European Commission - Press release
Environmental Crimes: Commission takes Cyprus to Court for failing to transpose EU rules
Brussels, 22 March 2012 – The European Commission is referring Cyprus to the Court of Justice of the European Union for failing to take measures to ensure that serious breaches of EU environmental law are considered criminal offences and punished. The deadline for transposing Directive 2008/99/EC on the protection of the environment through criminal law was 26 December 2010. However, Cyprus has still not adopted the measures necessary to implement the Directive in national law. In accordance with the Lisbon Treaty, the Commission will ask the Court to impose on Cyprus a daily penalty payment of € 5909.40 until the adoption of all the necessary national measures for a complete transposition.

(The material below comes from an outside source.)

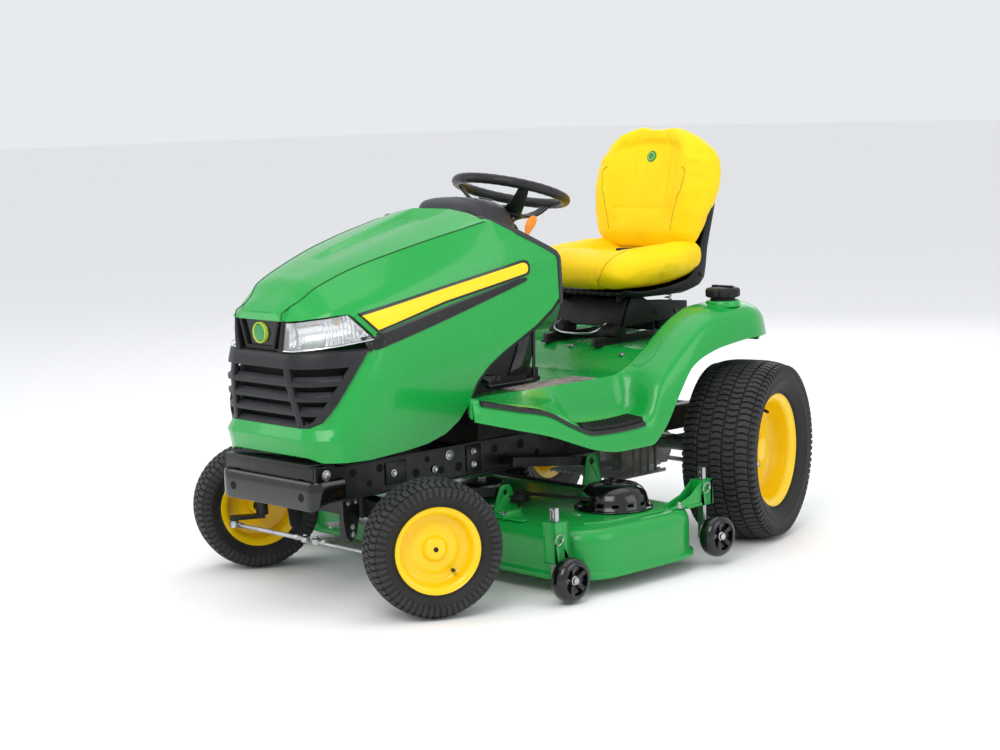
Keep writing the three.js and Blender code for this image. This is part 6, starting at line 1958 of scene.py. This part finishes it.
def build_deck():
    outer = [
        (0.0020, 0.0480), (0.0080, 0.0462), (0.0125, 0.0490), (0.0135, 0.0550), (0.0115, 0.0610), (0.0050, 0.0650),
        (0.0010, 0.0700), (0.0, 0.0780), (0.0, 0.1480), (-0.0015, 0.1600), (-0.0055, 0.1720), (-0.0130, 0.1820),
        (-0.0230, 0.1880), (-0.0340, 0.1900), (-0.0480, 0.1902), (-0.0520, 0.1925), (-0.0580, 0.1932)
    ]
    rings = [deck_ring(g, z) for g, z in outer]
    body = raw("deck_shell_detail", loft(rings, True, True))
    hollow = raw(
        "tool",
        loft(
            [
                deck_ring(-0.0045, 0.02), deck_ring(-0.0045, 0.1480), deck_ring(-0.010, 0.1660),
                deck_ring(-0.022, 0.1820), deck_ring(-0.040, 0.1860)
            ],
            True, True
        )
    )
    boolean(body, hollow)
    boolean(body, raw("tool", slab(-0.72, -0.60, -0.190, 0.120, 0.02, 0.144)))
    spindles = [(x, 0.045 if x else -0.060) for x in (-0.45, 0.0, 0.45)]
    for x, y in spindles:
        boolean(body, raw("tool", rod((x, y, 0.15), (x, y, 0.25), 0.020, 32, 0)))
    add_bevel(body, 0.0012, 1, 60)
    dress(body, DECK_GREEN, "deck", replaces=["deck_shell"], angle=30)
    housings = Shape()
    for x, y in spindles:
        housings.add(
            turned(
                [
                    (0.0145, 0.168), (0.034, 0.168), (0.034, 0.196), (0.060, 0.196), (0.062, 0.200), (0.045, 0.204),
                    (0.036, 0.2085), (0.0145, 0.2085)
                ],
                36, (x, y, 0), closed=True
            )
        )
        for k in range(4):
            t = math.pi / 4 + k * math.pi / 2
            housings.add(
                turned(
                    [(0, 0), (0.006, 0), (0.006, 0.005), (0, 0.0055)], 6,
                    (x + 0.052 * math.cos(t), y + 0.052 * math.sin(t), 0.1995)
                )
            )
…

Today, the Commission also sent a reasoned opinion – the second stage in the infringement procedure – to Belgium urging it to complete the transposition process for the same Directive within two months. If the Belgian authorities fail do so within this time period, the Commission may refer the matter to the Court of Justice.
The Commission welcomes that Greece and Finland have communicated complete transposition measures adopted in their national laws. As a result, the Commission is now closing the infringement cases against these countries.
Directive 2008/99/EC on the protection of the environment through criminal law aims at achieving a higher level of environmental protection by ensuring that criminal law measures are available in all Member States to react to serious breaches of EU rules on environmental protection. The Directive includes a list of breaches such as the illegal shipment of waste or the trade in endangered species. These acts have to be considered as criminal offences in all Member States. Corporations are also to be held liable for such offences. The Directive requires Member States to ensure that the criminal offences are punishable with "effective, proportionate and dissuasive criminal penalties".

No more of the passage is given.